Mr Kerry told the ministers that the US had made no decisions about whether to carry out airstrikes, but that military intervention would be effective only after an inclusive government is formed, the US state department said.

Unlike in Syria, where US policies to support rebels have been seen as insufficient by Gulf allies, especially King Abdullah, there appears to be agreement on both the analysis of the problem in Iraq and how to address it.

Mainly Sunni Gulf states oppose any US military action before the Iraqi prime minister Nouri Al Maliki, whose authoritarian and sectarian policies helped precipitate the current crisis, steps down.
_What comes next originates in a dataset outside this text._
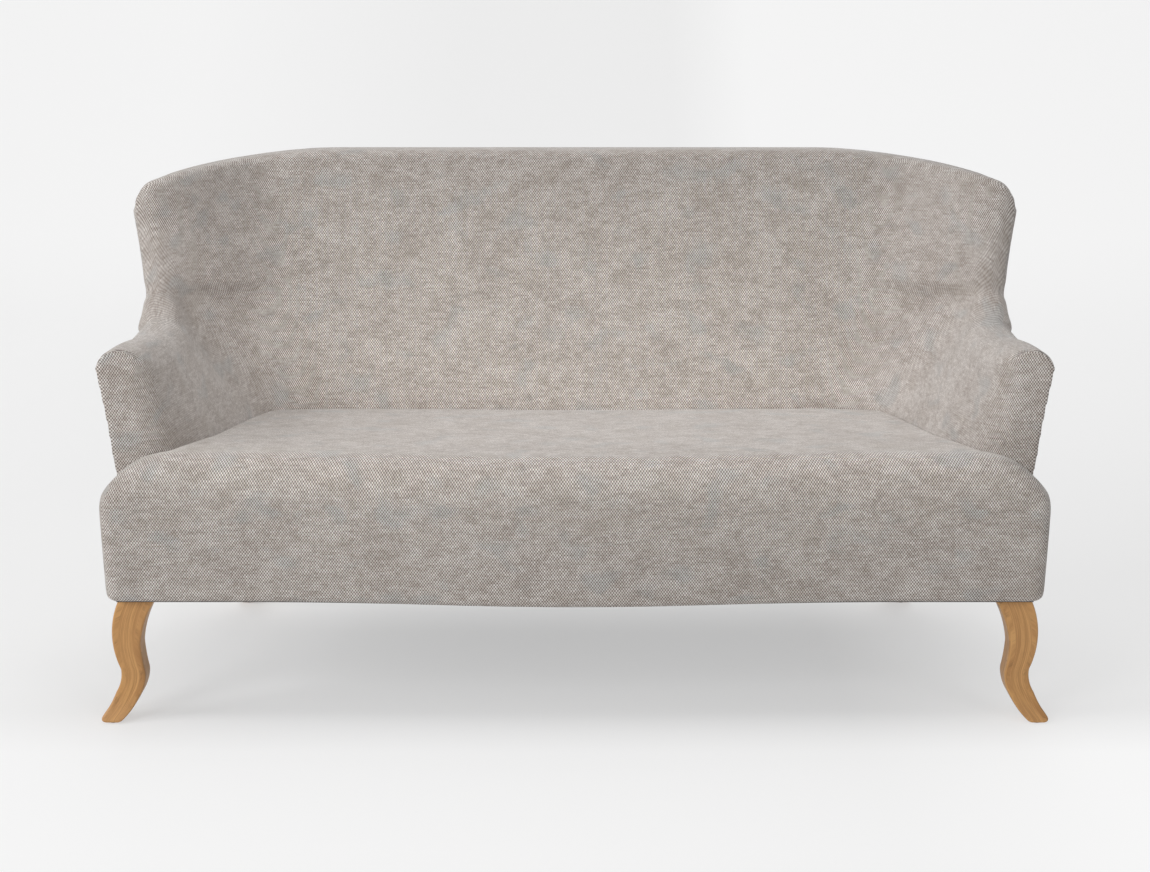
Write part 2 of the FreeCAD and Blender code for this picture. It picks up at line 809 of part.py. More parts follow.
def make_seat_webbing():
    reach = post_foot_half - seat_strap_edge
    long_marks = between(-reach, reach, seat_strap_spacing)
    cross_marks = between(arm_front + cross_strap_set, rear_rail_depth - cross_strap_edge,
                          cross_strap_spacing)
    front = border_pad + rail_thickness - strap_landing
    rear = rear_rail_depth + strap_landing
    long_straps = []
    for k, x in enumerate(long_marks):
        flat = strap(front, rear, x, cross_marks, k % 2 == 0)
        long_straps.append(quarter_turn(flat))
    cross_straps = []
    for k, depth in enumerate(cross_marks):
        half = side_rail_half(depth) - rail_thickness + strap_landing - 0.5 * strap_width * side_rail_taper
        cross_straps.append(strap(-half, half, depth, long_marks, k % 2 == 1))
    lift = Vector(0, 0, rail_top)
    for piece in long_straps + cross_straps:
        piece.translate(lift)
    return Part.makeCompound(long_straps), Part.makeCompound(cross_straps)


def make_back_webbing():
    reach = post_foot_half - back_strap_edge
    up_marks = between(-reach, reach, back_strap_spacing)
    cross_marks = between(top_rail_top + back_cross_low_edge, crest_rail_bottom - back_cross_high_edge,
                          back_cross_spacing)
    low = lower_rail_bottom + lower_rail_height - strap_landing
    high = crest_rail_bottom + strap_landing
    stretch = math.hypot(1.0, post_front_rake)

    def along(z):
        return (z - rail_bottom) * stretch
    marks = [along(z) for z in cross_marks]
    ups = []
    for k, x in enumerate(up_marks):
        ups.append(quarter_turn(strap(along(low), along(high), x, marks, k % 2 == 0)))
    crosses = []
    for k, (z, mark) in enumerate(zip(cross_marks, marks)):
        lowest = z - 0.5 * strap_width
        half = post_foot_half + strap_landing + post_lean * (lowest - rail_bottom)
        crosses.append(strap(-half, half, mark, up_marks, k % 2 == 1))
    turn = 90.0 - math.degrees(math.atan(post_front_rake))
    for piece in ups + crosses:
        piece.rotate(Vector(0, 0, 0), Vector(1, 0, 0), turn)
        piece.translate(Vector(0, post_front_foot, rail_bottom))
    return Part.makeCompound(ups), Part.makeCompound(crosses)


# Legs

def leg_scaled(line, height):
    """Outline points brought to the height of the leg, with the foot kept on its glide."""
    top = line[0][1] if line[0][1] > line[-1][1] else line[-1][1]
    return [(u, glide_height + z * height / top) for u, z in line]


def arcs_through(points):
    """Arcs joined end to end, each through three of the points."""
    return [arc(points[k], points[k + 1], points[k + 2]) for k in range(0, len(points) - 2, 2)]


def make_leg(middle_half, middle_depth, kick_sign, bolt_place):
    """Leg sawn from a blank along its front view and its side view."""
    base = middle_half - 0.5 * leg_top_width
    outer = [point(base + u, -far, z) for u, z in leg_scaled(leg_outer_line, leg_height)]
    inner = [point(base + u, -far, z) for u, z in leg_scaled(leg_inner_line, leg_height)]
    front_view = Part.Wire(arcs_through(outer) + [segment(outer[-1], inner[0])]
                           + arcs_through(inner) + [segment(inner[-1], outer[0])])
    blank = Part.Face(front_view).extrude(Vector(0, 3 * far, 0))
    near = [point(0, middle_depth - kick_sign * (0.5 * leg_depth + u * leg_kick / leg_kick_line[-1][0]), z)
            for u, z in leg_scaled(leg_kick_line, leg_height)]
    slim = leg_depth - leg_draw
    shares = (leg_depth, leg_depth, leg_depth, 0.5 * (leg_depth + slim), slim)
    away = [point(0, p.y + kick_sign * share, p.z) for p, share in zip(near, shares)]
    away.reverse()
    near_line = [segment(near[0], near[2]), arc(near[2], near[3], near[4])]
    away_line = [arc(away[0], away[1], away[2]), segment(away[2], away[4])]
    side_view = Part.Wire(near_line + [segment(near[4], away[0])] + away_line
                          + [segment(away[4], near[0])])
    leg = blank.common(Part.Face(side_view).extrude(Vector(far, 0, 0)))
    bore = Part.makeCylinder(bolt_radius + gap, far,
                             point(bolt_place[0], bolt_place[1], rail_bottom - bolt_depth - gap))
    return leg.cut(bore)


def foot_places():
    """Centres of the right feet as half width and depth, front and rear."""
    shift = 0.5 * (leg_outer_line[-1][0] + leg_inner_line[0][0] - leg_top_width)
    reach = leg_kick + 0.5 * leg_draw
    return ((front_leg_half + shift, front_leg_middle - reach),
            (rear_leg_half + shift, rear_leg_middle + reach))


def make_leg_bolts():
    """Hexagon bolts through the corner blocks down into the legs."""
    bolts = []
    radius = 0.5 * head_across / math.cos(math.pi / 6)
    seat = rail_bottom + block_height + gap
    for x, depth in leg_bolt_places():
        shank = Part.makeCylinder(bolt_radius, seat - rail_bottom + bolt_depth,
                                  point(x, depth, rail_bottom - bolt_depth))
        corners = [point(x + radius * math.cos(k * math.pi / 3),
                         depth + radius * math.sin(k * math.pi / 3), seat) for k in range(6)]
        bolt = shank.fuse(prism(corners, Vector(0, 0, head_height)))
        bolts += [bolt, mirrored(bolt)]
    return Part.makeCompound(bolts)


def make_glides():
    glides = []
    for x, depth in foot_places():
        disc = Part.makeCylinder(glide_radius, glide_height - gap, point(x, depth, 0))
        glides += [disc, mirrored(disc)]
    return Part.makeCompound(glides)


def make_dust_cover():
    """Cloth under the frame with a window round each leg top."""
    top = rail_bottom - gap
    cloth = frame_zone(-2 * gap, top - dust_thickness, top)
    half_x = 0.5 * leg_top_width + leg_window
    half_d = 0.5 * leg_depth + leg_window
    for x, depth in ((front_leg_half, front_leg_middle), (rear_leg_half, rear_leg_middle)):
        window = block(x - half_x, x + half_x, depth - half_d, depth + half_d, 0, far)
        cloth = cloth.cut(window).cut(mirrored(window))
    return cloth


def main():
    # Outside forms, and the same forms one cover thickness further in
    below = hem - 4 * cover
    arm_outer = arm_form(0.0, hem, arm_front)
    arm_hole = arm_form(cover, below, arm_front + cover, cover, True)
    arm_pad = arm_form(pad_inset, pad_foot, arm_front + pad_inset, 0.0, True)
    back_outer = back_form(0.0, hem)
    back_hole = back_form(cover, below, True)
    back_pad = back_form(pad_inset, pad_foot, True)
    arm_room = arm_form(-gap, below, arm_front - gap, cover)
    back_room = back_form(-gap, below)
    sides = [beside_seat(), mirrored(beside_seat())]
    rooms = [arm_room, mirrored(arm_room), back_room] + sides
    seat_outer = cut_all(seat_form(0.0, hem), rooms)
    seat_hole = seat_form(cover, below, True)
    deeper = [arm_form(-pad_inset, below, arm_front - pad_inset, cover)]
    deeper += [mirrored(deeper[0]), back_form(-pad_inset, below)] + sides

    # Frame
    post = make_back_post()
    posts = [post, mirrored(post)]
    save_pair("back_post", post)
    save("front_rail", make_front_rail())
    save("rear_rail", make_rear_rail(posts))
    save_pair("side_rail", make_side_rail())
    save("corner_blocks", make_corner_blocks())
    save("seat_stretchers", make_stretchers())
    save_pair("arm_panel", arm_panel(0.0))
    save_pair("arm_top_rail", top_rail(0.0))
    save_pair("arm_lower_rail", low_rail(0.0))
    save_pair("wing_panel", wing_panel(0.0))
    save("crest_rail", make_crest_rail(posts))
    save("back_lower_rail", make_lower_rail(posts))
    save("back_slats", make_back_slats())
    save("back_board", make_back_board())

    # Webbing and felt
    long_straps, cross_straps = make_seat_webbing()
    save("seat_webbing_long", long_straps)
    save("seat_webbing_cross", cross_straps)
    up_straps, back_cross = make_back_webbing()
    save("back_webbing_upright", up_straps)
    save("back_webbing_cross", back_cross)

    zone = frame_zone(gap, 0.5 * hem, foam_bottom)
    rails = [arm_panel(gap), top_rail(gap), low_rail(gap), wing_panel(gap)]
    rails += [mirrored(rail) for rail in rails]

    # Padding
    arm_foam = cut_all(arm_pad, [zone, arm_panel(gap), top_rail(gap), low_rail(gap)])
    save("arm_foams", Part.makeCompound([arm_foam, mirrored(arm_foam)]))
    save("back_foam", cut_all(back_pad, [zone, back_hollow()] + rails))
    seat_inner = cut_all(seat_form(pad_inset, pad_foot, True), deeper)
    save("seat_foam", seat_inner.cut(zone))
    felt_zone = frame_zone(-gap, felt_bottom, felt_bottom + felt_thickness)
    felt = felt_zone.common(seat_inner)
    save("seat_felt", felt)

    # Covers
    arm_cover = cut_all(arm_outer, [arm_hole, zone])
    save("arm_covers", Part.makeCompound([arm_cover, mirrored(arm_cover)]))
    save("back_cover", cut_all(back_outer, [back_hole, zone] + rails))
    save("seat_cover", seat_outer.cut(seat_hole))

    # Legs
    front_bolt, rear_bolt = leg_bolt_places()
    front_leg = make_leg(front_leg_half, front_leg_middle, 1, front_bolt)
    rear_leg = make_leg(rear_leg_half, rear_leg_middle, -1, rear_bolt)
    save("front_legs", Part.makeCompound([front_leg, mirrored(front_leg)]))
    save("rear_legs", Part.makeCompound([rear_leg, mirrored(rear_leg)]))
    save("leg_bolts", make_leg_bolts())
    save("leg_glides", make_glides())

    save("dust_cover", make_dust_cover())


main()
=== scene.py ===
"""Looks of a small upholstered sofa: woven covers, oak legs and a pale studio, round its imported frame."""
import json
import math

import bmesh
import bpy
import numpy as np
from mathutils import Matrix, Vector


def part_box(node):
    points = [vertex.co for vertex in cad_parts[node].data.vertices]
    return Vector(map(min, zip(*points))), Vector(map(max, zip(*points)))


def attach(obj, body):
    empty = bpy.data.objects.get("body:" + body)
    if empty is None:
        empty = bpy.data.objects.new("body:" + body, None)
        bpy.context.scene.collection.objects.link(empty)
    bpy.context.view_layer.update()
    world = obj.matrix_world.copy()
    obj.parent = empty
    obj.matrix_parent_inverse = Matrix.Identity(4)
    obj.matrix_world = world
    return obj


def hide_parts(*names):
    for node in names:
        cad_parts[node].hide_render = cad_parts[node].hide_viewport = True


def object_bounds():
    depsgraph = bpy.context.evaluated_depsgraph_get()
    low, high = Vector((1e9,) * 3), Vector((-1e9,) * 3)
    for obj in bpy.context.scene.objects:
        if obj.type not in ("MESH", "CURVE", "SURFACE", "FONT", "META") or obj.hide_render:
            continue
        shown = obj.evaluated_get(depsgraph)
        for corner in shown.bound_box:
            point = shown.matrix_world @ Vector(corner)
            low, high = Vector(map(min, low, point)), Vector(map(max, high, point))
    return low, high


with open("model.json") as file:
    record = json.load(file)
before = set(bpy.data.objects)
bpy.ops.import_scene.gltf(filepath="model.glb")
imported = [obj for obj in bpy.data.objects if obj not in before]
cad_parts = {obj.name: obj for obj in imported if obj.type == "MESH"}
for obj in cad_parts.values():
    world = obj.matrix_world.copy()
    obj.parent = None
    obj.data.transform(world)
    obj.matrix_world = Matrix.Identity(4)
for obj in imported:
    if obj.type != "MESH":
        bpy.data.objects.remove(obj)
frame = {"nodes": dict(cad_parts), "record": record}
cad_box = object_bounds()

# Sizes in millimetres, on the axes of the frame: X across, depth back from the straight part of
# the seat front, Z up. The straight part lies one bow behind the front of the box.
mm = 0.001
bow = 30.0
front_line = cad_box[0].y / mm + bow

# Seat
hem = 227.0
seat_height = 484.0
seat_foot_half = 832.5
seat_half = 834.5
widest_height = 398.0
ear_top = 415.5
shoulder_start = 680.0
ear_corner = 26.0
hem_corner = 14.0
bow_half = 560.0
front_roll = 88.0
front_rise = 60.0
ear_roll = 30.0
ear_rise = 22.0
seat_fall = 23.0
seat_crown = 5.0
front_draw = 4.0
crevice_round = 17.0
seat_gap = 0.8
shell_gap = 1.5

# Arms and sides
arm_front = 112.0
side_half_front = 820.0
side_half_rear = 745.0
side_rear_mark = 600.0
arm_break = 437.0
arm_lean = 0.161
rear_lean = 0.225
arm_shoulder = 629.0
arm_crest = 661.0
arm_crest_half = 803.0
arm_crest_inset = 14.0
arm_inner_top = 612.0
arm_inner_half_front = 754.0
arm_inner_half_mid = 735.0
arm_inner_half_rear = 772.0
seat_line_front = 731.0
seat_line_mid = 674.0
seat_line_rear = 632.0
seat_line_turn = 15.0
flare_end = 232.0
seat_line_bend = 448.0
arm_end = 500.0
wing_start = 382.0
arm_scoop = 11.0
arm_scoop_at = 300.0
arm_scoop_reach = 72.0
wing_rise = 50.0
wing_rise_power = 4.2
wing_root_fill = 18.0
arm_outer_middle = (0.345, 0.785)
arm_inner_middle = (0.25, 0.68)
arm_tail = 45.0
arm_edge = 3.5
arm_inner_edge = 42.0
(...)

The US does not want to be seen as siding with Mr Al Maliki’s forces against Sunni insurgents, which could inflame the dangerous regional sectarian dynamics.

“Most of us are in agreement on the assessment and the way forward,” said a senior Arab official in Washington. “We’re working closely with our friends and neighbours to ensure Iraq’s territorial integrity is maintained at the same time as we’re devising a strategy to battle the growing extremist threat.”

The US is increasingly concerned that the uprising in Syria and an ISIL-led insurgency in Iraq have combined to become a single war that is threatening to spill across its allies’ borders, especially Saudi Arabia, Jordan and Lebanon.

After a meeting with the Saudi National Security Council on Thursday, King Abdullah instructed officials to “take all the necessary measures to protect … the kingdom’s security”.

A military-led programme would be the most significant US involvement in Syria , where Mr Obama has consistently sought to limit its role and work to contain the violence, not to help topple Syria’s leader, Bashar Al Assad.

The CIA already runs covert training efforts in Qatar and Jordan, that produce only small batches of rebels, and an overt Pentagon-run programme would be significantly larger.

“This would also signal a new and more robust role for the department of defence in strengthening the Free Syrian Army at a critical time,” said Oubai Shahbandar, a strategic communications adviser for the Syrian coalition.

But the growing security threat posed by ISIL, which in Iraq has allied with a range of disaffected, but less religiously extremist, militant groups, has forced a major reevaluation of its strategy, and has drawn the US back into a region it has sought to scale back from.

Some have feared that the ISIL threat would push the US to work with its adversary Iran and Iran’s ally, Mr Al Assad, to confront the shared enemy, but the much larger push to support Syrian rebels appears to be a “new strategy to fight ISIS [as ISIL is also known] and Assad”, said Faysal Itani, a fellow at the Atlantic Council think tank in Washington.

“There is still a long ways to go before this makes it through Congress and becomes real policy, but it may be what it looks like: a reconsideration of a policy that it’s become impossible to pretend has been anything but a dismal failure,” he said.

The US offered few details on what the arming and training of Syrian rebels would entail, and how long it would take to be set up, but US officials were reported to have said that they want to base the programme in a regional country.

Funds for the programme would be drawn from a newly announced $5bn counterterrorism fund that includes $1.5bn to help neighbouring countries secure their borders and absorb the flow of Syrian refugees.

During Mr Kerry’s two-hour meeting in Paris with UAE Foreign Minister Sheikh Abdullah bin Zayed and his Saudi and Jordanian counterparts, the diplomats discussed how to encourage Iraqi leaders to agree to an inclusive government and pave the way for alienated Sunnis to end their tacit support for ISIL and even to fight against the extremist group.

Mr Kerry told them that the US was gathering intelligence on potential ISIL targets, but had not decided whether to launch airstrikes yet and that it “reserves the right to take this action at any point”, according to a state department official.

While the US does not believe any Gulf state funds ISIL, private citizens have “occasionally” sent money to the group and the US is also asking its allies to do more to stem such financial flows, according to the official.

Kuwait and Qatar, two countries the US has singled out in particular for not doing enough to stop extremist funding, were not invited to the Paris meeting, and the US official gave no reasons for these omissions.

While Riyadh has not had an ambassador in Baghdad for years and the UAE’s ambassador has left Baghdad for the time being, the US would like Gulf countries to “encourage their interlocutors inside Iraq to engage constructively within the constitutional process and quickly, and that they convey a sense of urgency”, the US official said.

The Gulf officials were also urged “not to focus on the perceived transgressions of past years” by Baghdad.

Mr Al Maliki, the leader of an Islamist Shia party, is a close ally of Tehran and has long been viewed with suspicion by Gulf countries. So far he has fought to stay in power, which will make it more difficult for Gulf officials to use their influence to peel Sunni tribal leaders away from the insurgency.